Letztere Gruppe ist dann auch diejenige, die am beharrlichsten ein Ende der Internetfeindlichkeit der Deutschen moniert, und das in einem verkündereischen “Was Du bist noch immer nicht bei DienstXY, was bist denn Du für einer”-Ton, der nicht gerade Lust macht, diesen Herrschaften in ihre Ecke der Onlinewelt zu folgen. Zumal das oft genug Leute sind, die, um es vorsichtig zu sagen, auf der Suche nach Jüngern sind, die ihren weiteren Weg mit Geld und Aufträgen zu unterstützen; sie sitzen in Zukunftsinstituten und Beraterklitschen, sie schreiben bei kommerziell weitgehend erfolglosen Blognetzwerken und führen sich auf, wenn man ihre flockig hingeworfenen Thesen zur Medienrevolution ohne jede fundierte Grundlage, die sie gleich grossmäulig als “Agenda” branden, als wenig brauchbar einstuft.

Ich persönlich glaube, dass jede technische Neuerung ihre Zeit braucht, um zu überzeugen.

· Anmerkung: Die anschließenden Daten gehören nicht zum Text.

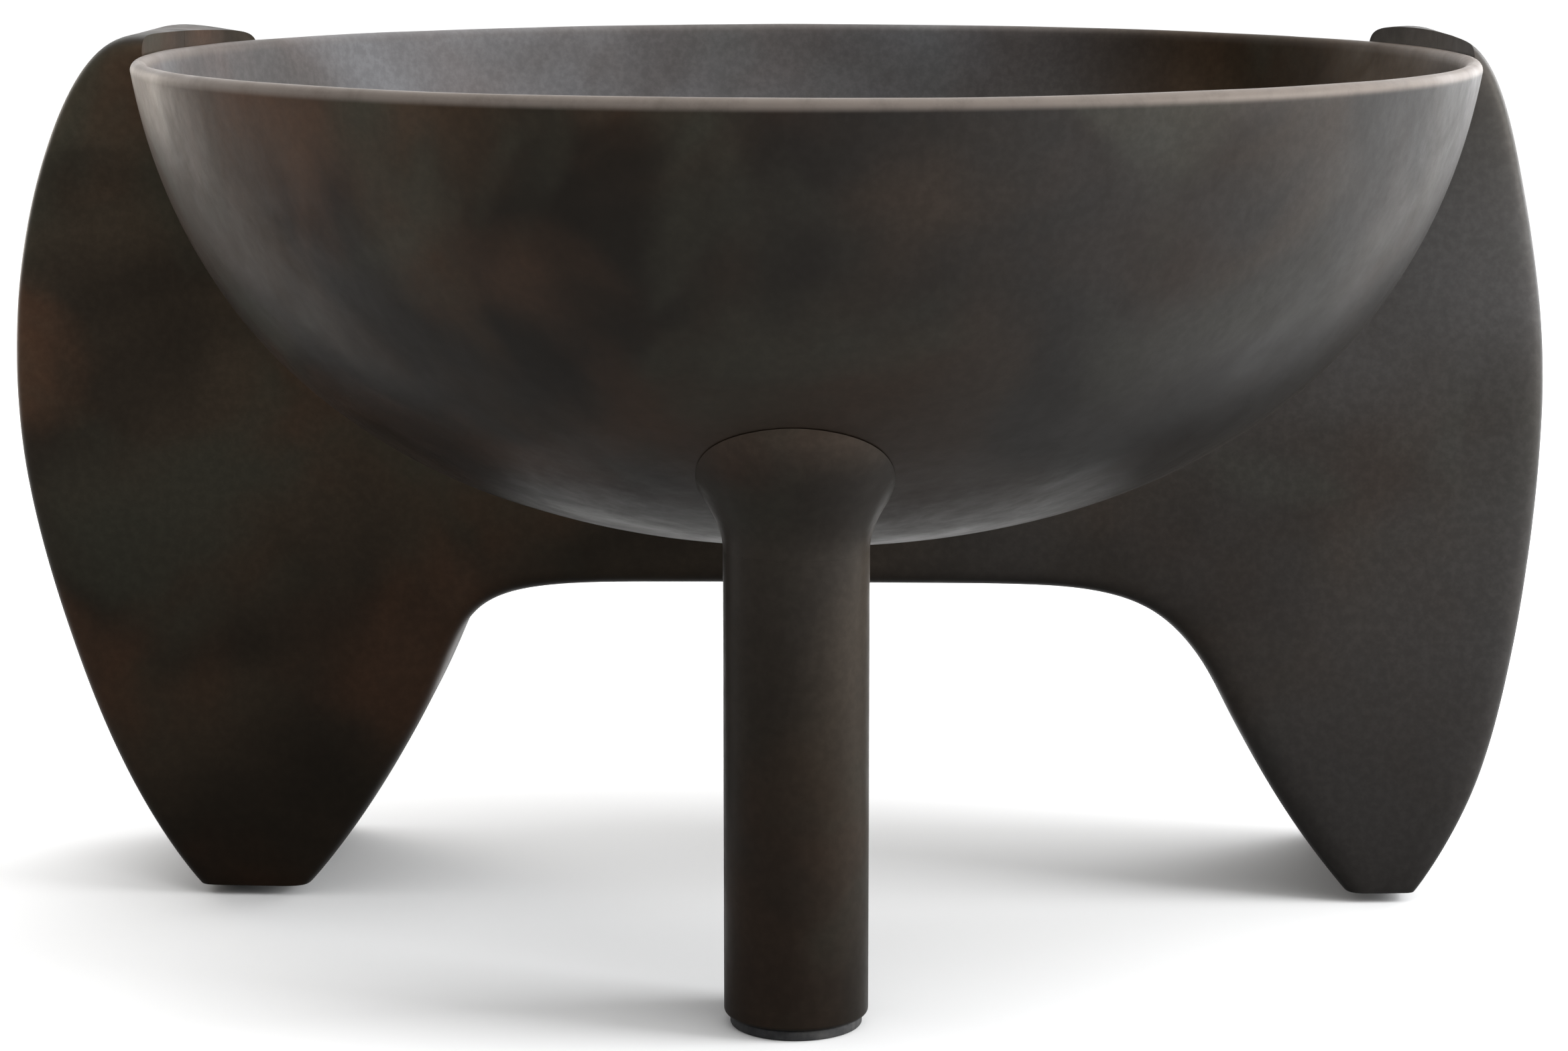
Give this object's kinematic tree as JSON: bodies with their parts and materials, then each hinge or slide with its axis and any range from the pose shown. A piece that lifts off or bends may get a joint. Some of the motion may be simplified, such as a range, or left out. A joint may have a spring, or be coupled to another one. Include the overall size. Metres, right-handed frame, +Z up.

Genauso, wie Eventblogs weitgehend sinnlos sind, wie Hypes verpuffen und Startups ihren Glanz verlieren, bringen auch die Zukunftsherbeischreier wenig, wenn es um echte Überzeugungsarbeit geht. Es fehlt ihnen an der Fähigkeit, ihre aufgebauschten Dogmen den Menschen nahe zu bringen, sie dort abzuholen, wo sie sind.. Das Formulieren einer Anspruchshaltung, die Definition des eigenen Standpunktes als Fortschritt und die Aufforderung, so schnell wie möglich in der gewünschten Form nachzukommen, ist da eher kontraproduktiv. Man muss die Menschen im Netz ernst nehmen, man muss ihnen etwas bieten, das sie wollen, dann klappt es eher, als mit der Diffamierung von Blogs in der FAZ oder dem “Print ist tot”-Geschrei von Typen, deren Firmen im Netz keine 6 Monate mit Billigarbeitskräften überlebt haben.

Bei der Gelegenheit möchte ich vielleicht nochmal an Second Life erinnern, und an die Zukunftsgläubigen, die meinten, darin eine Parallelwelt zu sehen, bei der man und jede Firma sein muss. Oder Cyworld. Oder die These vom Long Tail. Oder Twitter als Politikkanal im Vergleich zum Podcast, als sei irgendein Politiker als Twitter irgendwie ein besserer Lippenstift auf einer hässlichen Sau. Lauter ideologischer Müll, hochgelabert, auf die Titelseiten gebracht, gescheitert, das nächste geile Zeug gemacht. Das ist nicht Zukunft und nicht beta.

Sondern einfach nur paar unerträgliche Dummköpfe, auf die wenige Lust haben.